The row between a London hairdresser and the state of North Korea looked set to escalate today after the UK Foreign Office confirmed it had been contacted by embassy officials.

Diplomats from North Korea had already complained to police and to the shop’s manager about what they describe as a “disrespectful” poster showing leader Kim Jong-un with the words “bad hair day?”.

The Foreign Office said today that it had received a letter from the embassy on Monday, as the promotional poster looked set to spark the unlikeliest of diplomatic rows.

William Hague’s officials are now considering their response, a spokesperson said, and may yet refer the issue back to police.

Yesterday, the Evening Standard reported that Mo Nabbach’s M&M Hair Academy in South Ealing was paid an unexpected visit by two men from the North Korean embasy who started taking pictures and making notes.

Mr Nabbach, who is also a fashion photographer, said the men came back later and asked to speak to the manager before ordering him to take the poster down.

“I told them this is England and not North Korea and told them to get their lawyers,” he added.
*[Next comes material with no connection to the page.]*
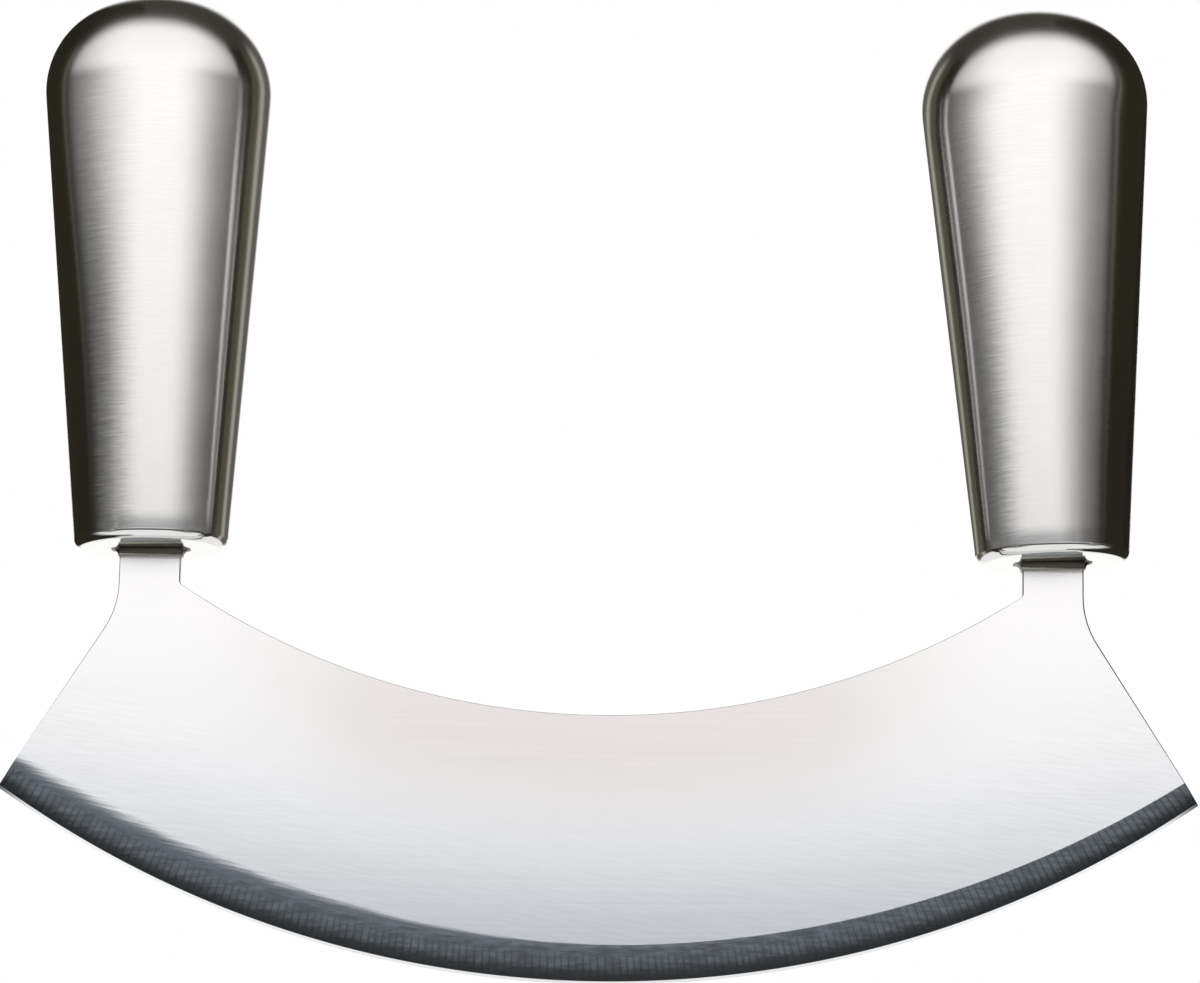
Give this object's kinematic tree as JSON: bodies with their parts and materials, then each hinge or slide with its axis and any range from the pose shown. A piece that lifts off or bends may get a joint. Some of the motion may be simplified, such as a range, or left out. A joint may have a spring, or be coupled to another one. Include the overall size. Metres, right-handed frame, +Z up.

Today the Enfield Southgate Conservative MP David Burrowes, who also sits on the all-party parliamentary group on North Korea, criticised the embassy’s stance.

He said: “On the one hand their response is laughable,” he said.

“But underlying is a more sinister undertone which is played out in North Korea with people being locked up, killed and denied freedoms.”

Mr Nabbach said the two men from the embassy had been “wearing suits and they were very serious”. “It was very threatening,” he added.

Scotland Yard said it had spoken to all parties and found that no offence had taken place.

Barber Karim Nabbach, 26, yesterday said that staff at the salon did not realise the North Korean embassy was a 10-minute walk away when they put the poster up.

He added that after the police had been contacted the salon had not heard anything further from the officials.

He said: “We haven't had any trouble since then, if anything the poster has become a tourist attraction. It was just something that had been in the news, and the North Korean officials didn't even have the haircut.

“We always put up little offers in the window, it's harmless. We were just making light of a bad situation in North Korea.”